While this is an exotic dish that would be great for a date night, make sure it’s a third or fourth date, because some of that meat needs to be gnawed off the bone. Anyone who lets food this tasty go to waste isn’t really a keeper.

For a less-boney version, the bibimbab ($10) is a good bet. The warm, boneless short rib arrives with a variety of pickled vegetables and is topped with an over-medium egg.

Contrasting temperatures give each bite a different feel, and the range of textures is enticing. The beef is slightly chewy, the vegetables are crisp and moist and the egg adds tenderness and a fatty quality.

Mix in brick-red gochujang sauce to boost heat and give the entire mix a more flavorful depth.

Resist the temptation to dump all the rice into the bowl at the same time, though. The temperature of the rice helps warm the dish, so adding it in stages keeps bibimbab from cooling off before the meal is finished.

Kimchi chigae ($10) is becoming more desirable as the weather outside turns cooler. The stew gets its heft from pork, but the taste is pure kimchi. Sometimes referred to as Korean sauerkraut, kimchi is a dish of spicy, fermented chili peppers and vegetables, usually cabbage. Good kimchi is great as a topping or alone. My predilection is to eat it straight from the banchan bowls.

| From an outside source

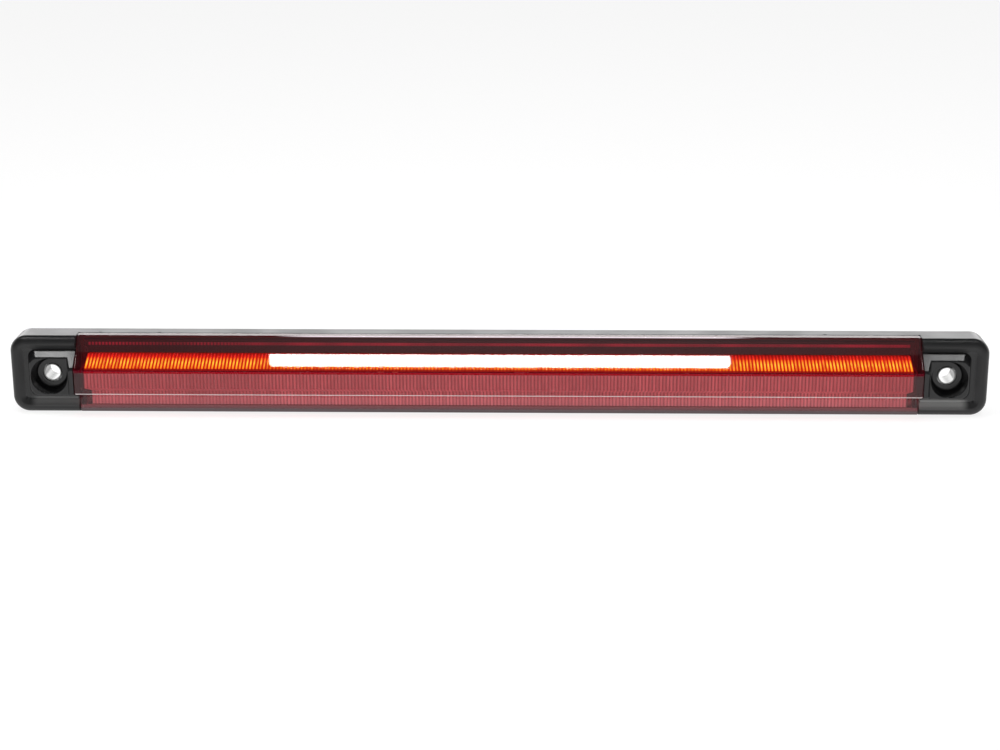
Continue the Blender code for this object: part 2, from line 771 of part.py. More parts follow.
def make_connector():
    """A flanged socket on the back, with a plug in the wall and two blades that reach the board."""
    seat = -SHOULDER - GAP
    base = seat - SOCKET_BASE
    mouth = seat - SOCKET_LENGTH

    def build(bm):
        levels = (
            (mouth, SOCKET_BODY),
            (seat - FLANGE_THICK, SOCKET_BODY),
            (seat - FLANGE_THICK, SOCKET_FLANGE),
            (seat, SOCKET_FLANGE),
            (seat, SOCKET_PLUG),
            (seat + PLUG_LENGTH, SOCKET_PLUG),
        )
        loft_y(bm, *[(forward, socket_outline(*shape)) for forward, shape in levels])

    def hollow(bm):
        outline = socket_outline(*SOCKET_MOUTH)
        loft_y(bm, (mouth - OVERCUT, outline), (base, outline))

    def slots(bm):
        for x in terminal_places():
            outline = terminal_outline(x, *TERMINAL_SLOT)
            loft_y(bm, (base - OVERCUT, outline), (seat + PLUG_LENGTH + OVERCUT, outline))

    socket = solid("connector_socket", "black_plastic", build)
    cut(socket, "socket_hollow_cutter", hollow)
    cut(socket, "terminal_slot_cutters", slots)

    back, front = seat - TERMINAL_LENGTH, BOARD_FRONT + PIN_PROUD + TIP_LENGTH / 2
    for name, x in zip(("terminal_feed", "terminal_ground"), terminal_places()):
        wide, narrow = terminal_outline(x, *TERMINAL_HALF), terminal_outline(x, *TERMINAL_TIP)
        levels = (
            (back, narrow),
            (back + TIP_LENGTH, wide),
            (front - TIP_LENGTH / 2, wide),
            (front, narrow),
        )
        solid(name, "terminal_brass", lambda bm, levels=levels: loft_y(bm, *levels))


def make_sleeves():
    """Metal tubes that take the screw load, flush with the rear face."""
    front = DISH_FLOOR + SLEEVE_PROUD
    for side, word in ((-1, "left"), (1, "right")):
        x = side * SCREW_X

        def build(bm, x=x):
            radii = (
                (-SHOULDER, SLEEVE_OUTER),
                (front - SLEEVE_EDGE, SLEEVE_OUTER),
                (front, SLEEVE_OUTER - SLEEVE_EDGE),
                (front, SLEEVE_BORE + SLEEVE_EDGE),
                (front - SLEEVE_EDGE, SLEEVE_BORE),
                (-SHOULDER, SLEEVE_BORE),
            )
            band_y(bm, *[(forward, circle(x, 0.0, radius)) for forward, radius in radii])

        solid(word + "_sleeve", "sleeve_steel", build)


def make_rear_gasket():
    solid(
        "rear_gasket",
        "foam",
        lambda bm: add_gasket_ring(
            bm, GASKET_INSET, GASKET_WIDTH, -SHOULDER - GASKET_PROUD, -SHOULDER + GASKET_DEPTH
        ),
    )


def make_vent_cap():
    """A low round cap over the breather hole."""
    seat = -SHOULDER - GAP

    levels = (
        (seat - VENT_HEIGHT, VENT_CROWN),
        (seat - VENT_SIDE, VENT_RADIUS),
        (seat, VENT_RADIUS),
        (seat, VENT_STEM),
        (seat + VENT_STEM_LENGTH, VENT_STEM),
    )
    rings = [(forward, circle(VENT_X, 0.0, radius, 24)) for forward, radius in levels]
    solid("vent_cap", "black_plastic", lambda bm: loft_y(bm, *rings))


def main():
    clear_scene()
    make_housing()
    make_lens()
    make_lens_seal()
    make_light_guide()
    make_light_shield()
    make_reflector()
    make_circuit_board()
    make_leds()
    make_electronics()
    make_board_screws()
    make_connector()
    make_sleeves()
    make_rear_gasket()
    make_vent_cap()


main()
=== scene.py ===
"""The looks of a third brake light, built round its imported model.

Lengths are in millimetres, and become metres in the meshes and in the materials' steps; only the camera and
the wide top light are placed in metres. A section is drawn as (forward, down): forward of the housing's
shoulder, where the lens starts to lean, and down from the housing's top.
"""

import math

import bmesh
import bpy
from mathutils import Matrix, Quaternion, Vector


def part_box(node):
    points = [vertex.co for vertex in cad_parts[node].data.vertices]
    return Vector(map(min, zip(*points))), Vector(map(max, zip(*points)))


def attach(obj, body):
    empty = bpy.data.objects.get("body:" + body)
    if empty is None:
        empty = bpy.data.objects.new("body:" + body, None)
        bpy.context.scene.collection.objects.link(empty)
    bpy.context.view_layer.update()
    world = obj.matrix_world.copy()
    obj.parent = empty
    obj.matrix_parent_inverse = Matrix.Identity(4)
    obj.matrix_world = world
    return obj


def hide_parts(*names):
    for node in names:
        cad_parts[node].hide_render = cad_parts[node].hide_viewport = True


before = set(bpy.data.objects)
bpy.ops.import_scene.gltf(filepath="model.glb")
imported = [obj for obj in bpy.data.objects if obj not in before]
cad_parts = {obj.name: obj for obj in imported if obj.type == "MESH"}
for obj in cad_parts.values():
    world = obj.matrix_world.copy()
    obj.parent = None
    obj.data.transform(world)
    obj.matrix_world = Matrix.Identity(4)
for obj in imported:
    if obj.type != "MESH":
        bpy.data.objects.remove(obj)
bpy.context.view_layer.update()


def box_mm(node):
    """Lowest and highest X, then Y, then Z of a CAD node, in millimetres."""
    low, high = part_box(node)
    return [1000 * value for pair in zip(low, high) for value in pair]


# Measures that the frame gives.
HOUSING = box_mm("housing")
LENS = box_mm("lens")
SLEEVE = box_mm("right_sleeve")
SOCKET = box_mm("connector_socket")
VENT = box_mm("vent_cap")
GUIDE = box_mm("light_guide")
HALF_LENGTH = HOUSING[1]
HALF_HEIGHT = HOUSING[5]
HEIGHT = 2 * HALF_HEIGHT
LENS_NOSE_HALF = LENS[1]
INSERT_HALF = GUIDE[1]
SCREW_X = (SLEEVE[0] + SLEEVE[1]) / 2
SLEEVE_OUTER = (SLEEVE[1] - SLEEVE[0]) / 2
SOCKET_X = (SOCKET[0] + SOCKET[1]) / 2
VENT_X = (VENT[0] + VENT[1]) / 2
LENS_SKIRT = 3.0  # how far the lens wraps back over the housing
SHOULDER = LENS_SKIRT - LENS[3]  # from the rear face to where the lens starts to lean
NOSE = -LENS[2] - SHOULDER
REAR = -SHOULDER  # the rear face

# The housing's outline and its rim, as in the model.
CORNER = 6.7
LEAST_CORNER = 1.4
GAP = 0.3  # between pieces
WALL = 2.0
OVERCUT = 1.0  # how far a cutter stands out
BEHIND = REAR - OVERCUT  # where a cutter from the back starts
RIM_FILLET = 3.0
RIM_CREST_END = 3.4
RIM_FLOOR_START = 6.0
RIM_FLOOR = 1.8
RIM_FLOOR_WIDTH = 1.5
RIM_SOFT = 1.4  # radius between the crest and the inner slope, and at the slope's foot
BACK_EDGE = 0.4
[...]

Adding rice to kimchi chigae gives it more body and makes it easier to eat, soaking up some of the intense heat of the peppers. It’s a powerfully warming dish.

Korean House will soon relocate down the street to a newer, updated building, probably in the next month.

Print headline: Moving up, Del City staple Korean House is changing locations while keeping the menu that diners love.